### Information shown

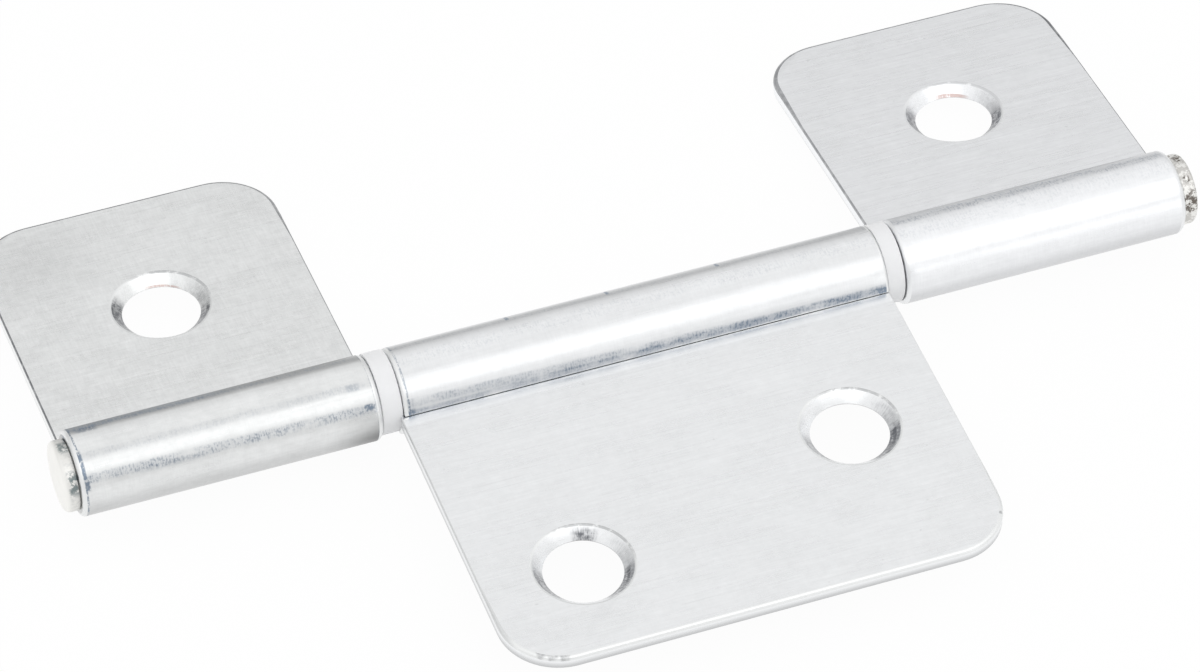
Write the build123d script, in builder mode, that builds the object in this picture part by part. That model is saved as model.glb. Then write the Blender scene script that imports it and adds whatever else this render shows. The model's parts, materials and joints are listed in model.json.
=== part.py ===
from math import atan2, cos, degrees, radians, sin, sqrt
import os

from build123d import *

# Three-leaf hinge: two outer leaves and a centre leaf, each one strip of sheet
# curled into its own knuckle, all on one headed pin with a nylon washer between
# knuckles. Millimetres. X runs along the pin, +Z out of the countersunk faces.
# The origin is the middle of the centre leaf's screw pattern, on its mounting face.

# Sheet and pin
sheet = 0.9               # thickness of all three leaves
pin_diameter = 3.8
pin_clearance = 0.04      # radial, between the pin and a curled knuckle
root_radius = 0.2         # inside of the bend where a leaf swings out into its curl
seam_angle = 9.6          # where the curl's cut end stops, above the leaf's middle plane

# Leaves, with lengths along the pin and reaches out from its axis
overall_length = 76.2
outer_leaf_length = 20.25
outer_leaf_reach = 23.9
centre_leaf_reach = 25.2
leaf_gap = 1.0            # between neighbouring leaves
corner_radius = 4.0
edge_round = 0.2          # rolled-over upper edge left by blanking

# How far each knuckle stands in from the left and the right end of its leaf
left_knuckle_insets = (0.1, 0.1)
centre_knuckle_insets = (0.3, 0.02)
right_knuckle_insets = (0.3, 0.02)
notch_reach = 0.3         # how far past the curl the inset is cut into the leaf
knuckle_edge_bevel = 0.25
end_play = 0.05           # between each knuckle and what it runs against

# Countersunk screw holes
hole_diameter = 5.1
countersink_diameter = 6.6
countersink_angle = 90
outer_hole_reach = 13.1
inner_hole_reach = 12.9   # centre leaf, the hole nearer the pin, on the right
near_hole_reach = 18.2    # centre leaf, the hole nearer the free edge, on the left
centre_hole_offset = 10.05

# Pin ends
head_diameter = 4.7
head_height = 0.9
head_rim_round = 0.35
head_dome = 0.1
rivet_diameter = 4.75
rivet_height = 0.97
rivet_bevel = 0.28
dent_radius = 0.55
dent_depth = 0.12
dent_angles = (20, 75, 118, 171, 236, 290, 338)

# Washers, loose on the pin and pushed over until one side is flush with the knuckles
washer_shortfall = 0.13   # radius less than the knuckle's
washer_bore_clearance = 0.17
washer_drift_angle = 43   # which way they are pushed, from +Y towards +Z
washer_edge_bevel = 0.1

# Leaves as they lie, turned about the pin from the centre leaf's plane
left_tilt = -6.0
right_tilt = -8.5

# Worked out from the sizes above
bore_radius = pin_diameter / 2 + pin_clearance
knuckle_radius = bore_radius + sheet
half_sheet = sheet / 2
half_length = overall_length / 2
centre_leaf_length = overall_length - 2 * (outer_leaf_length + leaf_gap)
outer_leaf_middle = half_length - outer_leaf_length / 2
leaf_inner_end = half_length - outer_leaf_length
centre_leaf_end = centre_leaf_length / 2
axis_y = (inner_hole_reach + near_hole_reach) / 2
axis_z = half_sheet
pin_axis = Axis((0, axis_y, axis_z), (1, 0, 0))


def curl_section():
    """Outline of the strip edge-on: pin axis at the origin, leaf out along the plane's X."""
    bend_y = -half_sheet - root_radius
    bend_x = sqrt((knuckle_radius + root_radius) ** 2 - bend_y**2)
    bend_angle = degrees(atan2(bend_y, bend_x))
    turn = 360 + bend_angle - seam_angle
    seam = Vector(cos(radians(seam_angle)), sin(radians(seam_angle)))
    return (bend_x, bend_y), bend_angle, turn, seam


def rolled_leaf(middle, length, reach, facing, tilt, holes, insets):
    """A leaf and its knuckle; facing is the side of the pin that it lies on, in Y."""
    outward = (0, facing * cos(radians(tilt)), sin(radians(tilt)))
    start = (middle - facing * length / 2, axis_y, axis_z)
    section = Plane(origin=start, x_dir=outward, z_dir=(facing, 0, 0))
    upward = section.y_dir
    top = Plane(
        origin=Vector(middle, axis_y, axis_z) + upward * half_sheet,
        x_dir=(1, 0, 0),
        z_dir=upward,
    )
    bend, bend_angle, turn, seam = curl_section()
    first_inset, last_inset = insets[::facing]

    with BuildPart() as leaf:
        with BuildSketch(section):
            with BuildLine():
                CenterArc((0, 0), knuckle_radius, seam_angle, turn)
                CenterArc(bend, root_radius, 180 + bend_angle, -90 - bend_angle)
                Polyline(
                    (bend[0], -half_sheet),
                    (reach, -half_sheet),
                    (reach, half_sheet),
                    (bend[0], half_sheet),
                )
                CenterArc(bend, root_radius + sheet, 90, 90 + bend_angle)
                CenterArc((0, 0), bore_radius, seam_angle, turn)
                Line(seam * bore_radius, seam * knuckle_radius)
            make_face()
        extrude(amount=length)

        # rounded free corners
        corners = leaf.edges().filter_by(Axis((0, 0, 0), upward)).group_by(
            Axis((0, axis_y, axis_z), outward)
        )[-1]
        fillet(corners, corner_radius)

        # upper edge rolled over by the blanking tool, from one side round to the other
        rim = [
            edge
            for edge in leaf.faces().filter_by(top).sort_by(Axis(top.origin, outward))[-1].edges()
            if top.to_local_coords(edge.center()).Y * facing > bend[0] + edge_round
        ]
        fillet(rim, edge_round)

        # countersunk screw holes
        with Locations(top):
            with Locations(*[(along, facing * away) for along, away in holes]):
                CounterSinkHole(
                    hole_diameter / 2,
                    countersink_diameter / 2,
                    counter_sink_angle=countersink_angle,
                )

        # the knuckle stops short of the leaf's ends
        for end, inset in ((0, first_inset), (length - last_inset, last_inset)):
            with BuildSketch(section.offset(end)):
                Circle(knuckle_radius + notch_reach)
            extrude(amount=inset, mode=Mode.SUBTRACT)

        # deburred outer edges of the curl, from its cut end round to the bend
        seam_direction = section.x_dir * seam.X + section.y_dir * seam.Y
        along_pin = Plane(
            origin=start, x_dir=section.z_dir, z_dir=section.z_dir.cross(seam_direction)
        )
        with BuildSketch(along_pin):
            for end, inward in ((first_inset, 1), (length - last_inset, -1)):
                step = inward * knuckle_edge_bevel
                with BuildLine():
                    Polyline(
                        (end - step, knuckle_radius - 2 * knuckle_edge_bevel),
                        (end + 2 * step, knuckle_radius + knuckle_edge_bevel),
                        (end - step, knuckle_radius + knuckle_edge_bevel),
                        close=True,
                    )
                make_face()
        revolve(axis=Axis(start, section.z_dir), revolution_arc=turn, mode=Mode.SUBTRACT)
    return leaf


# Centre leaf, with two staggered screw holes
centre_leaf = rolled_leaf(
    0,
    centre_leaf_length,
    centre_leaf_reach,
    -1,
    0,
    [(-centre_hole_offset, near_hole_reach), (centre_hole_offset, inner_hole_reach)],
    centre_knuckle_insets,
)
centre_leaf.part.label = "centre_leaf"

# Outer leaves, mirror images with one screw hole each
left_leaf = rolled_leaf(
    -outer_leaf_middle,
    outer_leaf_length,
    outer_leaf_reach,
    1,
    left_tilt,
    [(0, outer_hole_reach)],
    left_knuckle_insets,
)
left_leaf.part.label = "left_leaf"

right_leaf = rolled_leaf(
    outer_leaf_middle,
    outer_leaf_length,
    outer_leaf_reach,
    1,
    right_tilt,
    [(0, outer_hole_reach)],
    right_knuckle_insets,
)
right_leaf.part.label = "right_leaf"

# Pin with a formed head at the left and a riveted end at the right
shank_left = -half_length + left_knuckle_insets[0] - end_play
shank_right = half_length - right_knuckle_insets[1] + end_play
head_face = shank_left - head_height
rim_top = head_diameter / 2 - head_rim_round
rivet_face = shank_right + rivet_height
with BuildPart() as hinge_pin:
    with BuildSketch(Plane(origin=(0, axis_y, axis_z), x_dir=(1, 0, 0), z_dir=(0, -1, 0))):
        with BuildLine():
            Line((head_face - head_dome, 0), (rivet_face, 0))
            ThreePointArc(
                (head_face - head_dome, 0),
                (head_face - 0.75 * head_dome, rim_top / 2),
                (head_face, rim_top),
            )
            RadiusArc(
                (head_face, rim_top), (head_face + head_rim_round, head_diameter / 2), head_rim_round
            )
            Polyline(
                (head_face + head_rim_round, head_diameter / 2),
                (shank_left, head_diameter / 2),
                (shank_left, pin_diameter / 2),
                (shank_right, pin_diameter / 2),
                (shank_right, rivet_diameter / 2),
                (rivet_face - rivet_bevel, rivet_diameter / 2),
                (rivet_face, rivet_diameter / 2 - rivet_bevel),
                (rivet_face, 0),
            )
        make_face()
    revolve(axis=pin_axis)

    # hammer dents round the riveted end
    for angle in dent_angles:
        out = rivet_diameter / 2 + dent_radius - dent_depth
        centre = Vector(
            shank_right + rivet_height / 2,
            axis_y + out * cos(radians(angle)),
            axis_z + out * sin(radians(angle)),
        )
        with Locations(centre):
            Sphere(dent_radius, mode=Mode.SUBTRACT)
hinge_pin.part.label = "hinge_pin"


def washer(left_knuckle_end, right_knuckle_end):
    """Plain nylon washer that fills the space between two knuckles."""
    centre = (
        left_knuckle_end + end_play,
        axis_y + washer_shortfall * cos(radians(washer_drift_angle)),
        axis_z + washer_shortfall * sin(radians(washer_drift_angle)),
    )
    with BuildPart() as ring:
        with BuildSketch(Plane(origin=centre, z_dir=(1, 0, 0))):
            Circle(knuckle_radius - washer_shortfall)
            Circle(pin_diameter / 2 + washer_bore_clearance, mode=Mode.SUBTRACT)
        extrude(amount=right_knuckle_end - left_knuckle_end - 2 * end_play)
        rims = ring.edges().filter_by(GeomType.CIRCLE).group_by(SortBy.RADIUS)[-1]
        chamfer(rims, washer_edge_bevel)
    return ring


left_washer = washer(
    -leaf_inner_end - left_knuckle_insets[1], -centre_leaf_end + centre_knuckle_insets[0]
)
left_washer.part.label = "left_washer"

right_washer = washer(
    centre_leaf_end - centre_knuckle_insets[1], leaf_inner_end + right_knuckle_insets[0]
)
right_washer.part.label = "right_washer"

os.makedirs("parts", exist_ok=True)
export_step(centre_leaf.part, "parts/centre_leaf.step")
export_step(left_leaf.part, "parts/left_leaf.step")
export_step(right_leaf.part, "parts/right_leaf.step")
export_step(hinge_pin.part, "parts/hinge_pin.step")
export_step(left_washer.part, "parts/left_washer.step")
export_step(right_washer.part, "parts/right_washer.step")
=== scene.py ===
import json
from math import atan2, cos, degrees, hypot, pi, radians, sin, sqrt

import bmesh
import bpy
from mathutils import Matrix, Vector


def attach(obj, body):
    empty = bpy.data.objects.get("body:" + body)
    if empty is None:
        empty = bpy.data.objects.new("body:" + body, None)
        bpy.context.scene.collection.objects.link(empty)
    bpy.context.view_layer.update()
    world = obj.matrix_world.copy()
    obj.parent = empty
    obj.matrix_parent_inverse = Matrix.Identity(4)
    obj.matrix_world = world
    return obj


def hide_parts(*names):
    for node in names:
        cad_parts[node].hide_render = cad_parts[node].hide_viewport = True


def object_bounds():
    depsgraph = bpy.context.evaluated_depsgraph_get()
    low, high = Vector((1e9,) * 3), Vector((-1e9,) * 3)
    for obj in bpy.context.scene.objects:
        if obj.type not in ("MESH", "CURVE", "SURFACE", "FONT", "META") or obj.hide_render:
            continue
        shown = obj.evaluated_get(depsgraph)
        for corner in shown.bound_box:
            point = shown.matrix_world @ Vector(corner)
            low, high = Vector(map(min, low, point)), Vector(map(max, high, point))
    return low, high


# Three-leaf hinge, dressed in its finishes. Meshes are worked in millimetres, in the
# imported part's own frame, and brought to metres as their last step.
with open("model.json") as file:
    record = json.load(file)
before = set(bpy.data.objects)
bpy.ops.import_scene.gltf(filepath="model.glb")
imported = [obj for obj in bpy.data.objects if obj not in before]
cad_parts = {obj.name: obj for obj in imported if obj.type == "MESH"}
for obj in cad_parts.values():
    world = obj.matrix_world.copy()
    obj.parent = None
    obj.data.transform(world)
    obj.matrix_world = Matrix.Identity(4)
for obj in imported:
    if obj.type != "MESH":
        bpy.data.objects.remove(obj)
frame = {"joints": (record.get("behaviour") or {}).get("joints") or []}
cad_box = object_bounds()
mm = 0.001
_, pin_y, pin_z = (value / mm for value in frame["joints"][0]["pos_m"])

# Leaves: three pieces of bright zinc-plated strip, lightly brushed along the pin. Each
# is blanked and countersunk flat, then swung down in a short bend and curled round the
# pin, with its cut end stopping just above its own face.
sheet = 0.9
half_sheet = sheet / 2
bore_radius = 1.94
knuckle_radius = bore_radius + sheet
root_radius = 0.2
seam_angle = 9.6
corner_radius = 4.0
hole_radius = 2.55
countersink_radius = 3.3
countersink_depth = countersink_radius - hole_radius

# how finely the arcs are stepped
corner_steps = 18
hole_steps = 72
curl_columns = 28
bend_steps = 10
curl_steps = 96
round_steps = 4

# radii of the edges that blanking and deburring leave
side_round = 0.09
lower_round = 0.06
sink_round = 0.1
hole_round = 0.05
bore_round = 0.1
seam_round = 0.03
widest_round = 0.4

# what counts as a sharp edge, and as lying on a face, at the root or in the bend
sharp_angle = 30
skin_share = 0.1
root_slack = 0.1
bend_slack = 0.02
turn_slack = 1

# middle of the bend, measured from the pin, and how far round it the curl begins
bend_z = -half_sheet - root_radius
bend_y = sqrt((knuckle_radius + root_radius) ** 2 - bend_z**2)
bend_angle = degrees(atan2(bend_z, bend_y))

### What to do
In this exercise, copy only the lines from the opening line of the material through the line where "end_play = 0.05" appears.

### Final result
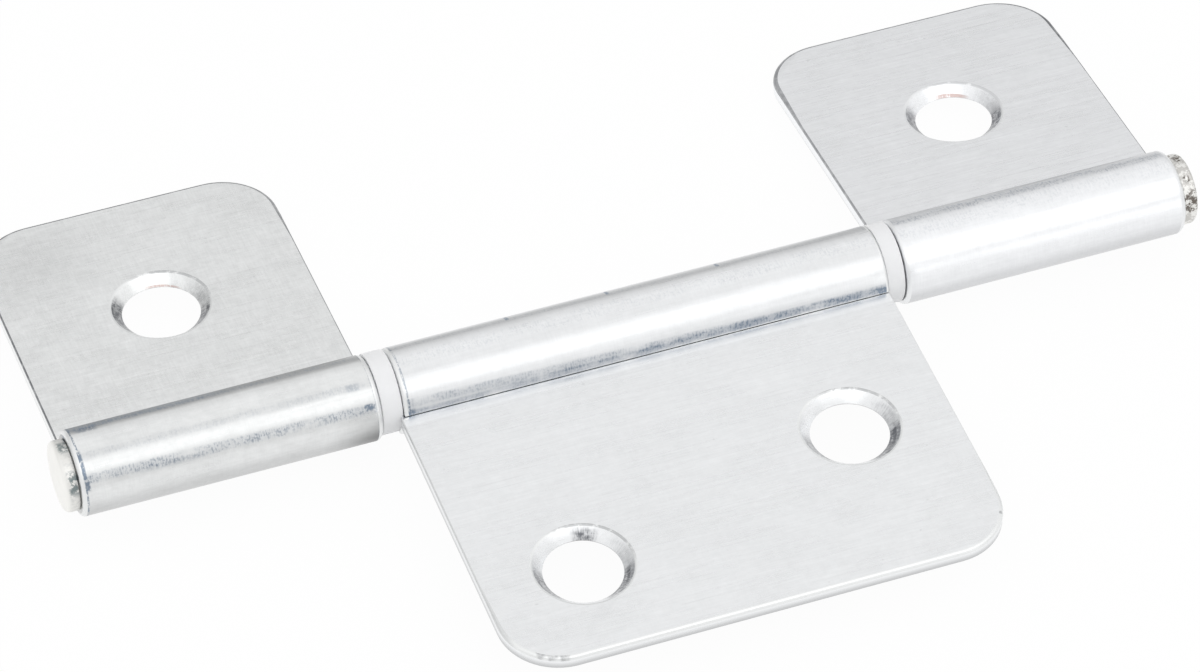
Write the build123d script, in builder mode, that builds the object in this picture part by part. That model is saved as model.glb. Then write the Blender scene script that imports it and adds whatever else this render shows. The model's parts, materials and joints are listed in model.json.
=== part.py ===
from math import atan2, cos, degrees, radians, sin, sqrt
import os

from build123d import *

# Three-leaf hinge: two outer leaves and a centre leaf, each one strip of sheet
# curled into its own knuckle, all on one headed pin with a nylon washer between
# knuckles. Millimetres. X runs along the pin, +Z out of the countersunk faces.
# The origin is the middle of the centre leaf's screw pattern, on its mounting face.

# Sheet and pin
sheet = 0.9               # thickness of all three leaves
pin_diameter = 3.8
pin_clearance = 0.04      # radial, between the pin and a curled knuckle
root_radius = 0.2         # inside of the bend where a leaf swings out into its curl
seam_angle = 9.6          # where the curl's cut end stops, above the leaf's middle plane

# Leaves, with lengths along the pin and reaches out from its axis
overall_length = 76.2
outer_leaf_length = 20.25
outer_leaf_reach = 23.9
centre_leaf_reach = 25.2
leaf_gap = 1.0            # between neighbouring leaves
corner_radius = 4.0
edge_round = 0.2          # rolled-over upper edge left by blanking

# How far each knuckle stands in from the left and the right end of its leaf
left_knuckle_insets = (0.1, 0.1)
centre_knuckle_insets = (0.3, 0.02)
right_knuckle_insets = (0.3, 0.02)
notch_reach = 0.3         # how far past the curl the inset is cut into the leaf
knuckle_edge_bevel = 0.25
end_play = 0.05           # between each knuckle and what it runs against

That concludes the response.